Bargach’s sensitivity to gender equality and the role of women was honed in part by her previous research on adoption in Morocco (Orphans of Islam: Family, Abandonment, and Secret Adoption in Morocco, 2002), and her experience from 2006–2009 as the founder and director of Tilila, a shelter for battered women in Casablanca. At SAR, Bargach is focusing on the “human aspects” of the fog-harvesting project, such as how such technology can be used consciously to empower and bring positive change to the lives of women and girls, and “how to conceptualize a system for water distribution and regulation that fosters a participatory managing model in which women are the active stakeholders, the ultimate goal being the promotion of gender equality,” she said.
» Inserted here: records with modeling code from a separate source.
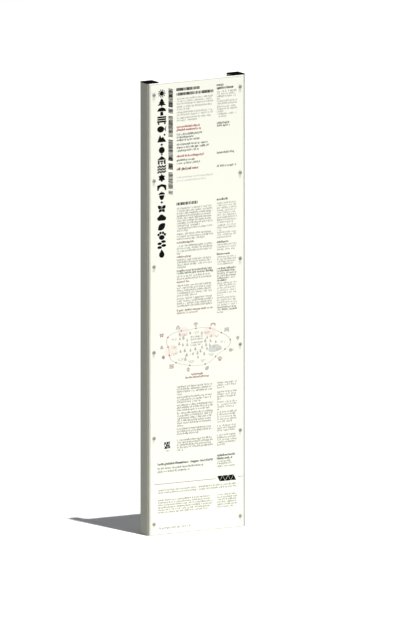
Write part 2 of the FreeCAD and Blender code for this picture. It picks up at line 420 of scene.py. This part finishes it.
def newGroup(name, inputs):
    group = bpy.data.node_groups.new(name, "GeometryNodeTree")
    for label, kind in inputs.items():
        group.interface.new_socket(label, in_out="INPUT", socket_type=kind)
    group.interface.new_socket("Geometry", in_out="OUTPUT", socket_type="NodeSocketGeometry")
    tree = NodeTree(group)
    return group, tree, tree.add("NodeGroupInput")


def chance(tree, seed, low, high):
    # a random number for each point; 2, 3 and 1 are the node's sockets for plain numbers
    sockets = {2: low, 3: high, "Seed": seed}
    return tree.add("FunctionNodeRandomValue", {"data_type": "FLOAT"}, sockets, out=1)


def endGroup(tree, marks, ink):
    solid = tree.add("GeometryNodeRealizeInstances", None, {"Geometry": marks})
    inked = tree.add("GeometryNodeSetMaterial", None, {"Geometry": solid, "Material": ink})
    tree.add("NodeGroupOutput", None, {"Geometry": inked})


def runGroup(name, group, mesh, values, ink):
    # runs a tree on a carrier mesh and keeps what it makes as one plain piece
    carrier = bpy.data.objects.new(name + "Carrier", mesh)
    bpy.context.scene.collection.objects.link(carrier)
    modifier = carrier.modifiers.new(group.name, "NODES")
    modifier.node_group = group
    values = dict(values, Ink=inks[ink])
    for item in group.interface.items_tree:
        if item.in_out == "INPUT" and item.name in values:
            modifier[item.identifier] = values[item.name]
    graph = bpy.context.evaluated_depsgraph_get()
    made = bpy.data.meshes.new_from_object(carrier.evaluated_get(graph), depsgraph=graph)
    made.name = name
    carrier.modifiers.remove(modifier)
    bpy.data.objects.remove(carrier)
    return addPiece(name, made, ink)


# some marks rise above their row, and a few hang below it
inkMark = {"fallingShare": 0.35, "growth": 0.42, "mostFill": 0.92, "heights": (0.94, 1.04)}


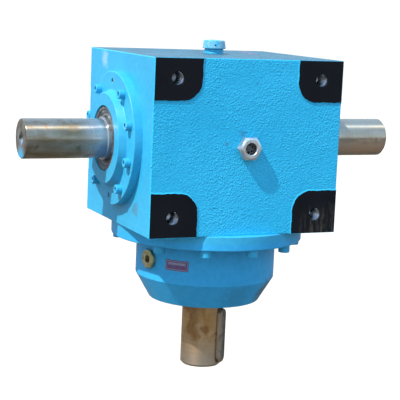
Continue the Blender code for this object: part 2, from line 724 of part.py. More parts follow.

One approach under consideration is to organize the water system in communal taps rather than family taps, encouraging a “truly participatory model of development that is culturally embedded.”

The first recipient of SAR’s Campbell Fellowship, Bargach’s project was a perfect match for this new program dedicated to supporting women social scientists from a developing nation whose work addresses women’s economic and social empowerment in that nation. In conjunction with the fellowship, which is sponsored by the Vera R. Campbell Foundation, Bargach has been mentored by Cory Kratz (Emory University) and Louise Lamphere (University of New Mexico) to “coordinate and martial the intellectual and social resources of SAR to provide maximum value,” said SAR president James Brooks.